When immersed within the NFL universe for multiple days, you pick up a few things. Here’s one thing I picked up this time around.

The push to 18 regular-season games hasn’t been abandoned, health and safety concerns be damned.

The first hint of it came when Browns G.M. Andrew Berry explained on PFT Live that Cleveland and other teams are proposing a delay of the trade deadline by 14 days, from the Tuesday after Week 8 to the Tuesday after Week 10. Berry said that one week was aimed at accounting for the extra week created by the 17th regular-season game — and that the second week was in anticipation of further expansion of the regular season, to 18 games.

That happened on Tuesday. In talking to folks after that, I mentioned Berry’s plan, with the anticipation of another game. The reaction was, basically, “Yeah. That’s coming.”

It likely won’t come until the next labor deal. And the league will likely have the same determination then that it had four years ago, when it was clear that the league wanted an extra game badly enough to lock out the players, like the NFL did in 2011.

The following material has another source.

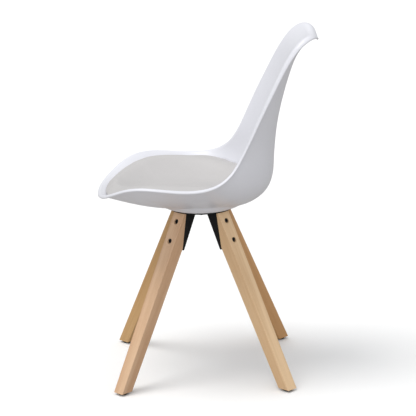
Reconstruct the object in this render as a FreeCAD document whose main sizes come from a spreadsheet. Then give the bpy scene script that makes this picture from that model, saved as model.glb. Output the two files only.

On one hand, the players share in the extra money that comes from playing extra games. On the other hand, how many more games can the human body endure?

At one point when the NFL wanted to go straight from 16 to 18, someone floated the idea of 18 games with players appearing in a maximum of 16 each. Maybe the 18th game comes with a caveat that, in addition to a bye, no player can play more than 17 regular-season games. (There probably would be an exception for quarterbacks, kickers, punters, and long snappers.)

Regardless, the NFL has good reasons to increase inventory. It’s another weekend of TV windows — which means another weekend of TV money. Also, it’s more stuff on which folks can bet, bet, bet. Which further feathers the nest of owners, both through sponsorships and their ability to own up to five percent of any. company with sports betting operations.

So, ready or not, here it comes. Eighteen regular-season games. Two preseason games.

The question then will be whether the league will eventually if not inevitably try to go with 20 games and no preseason.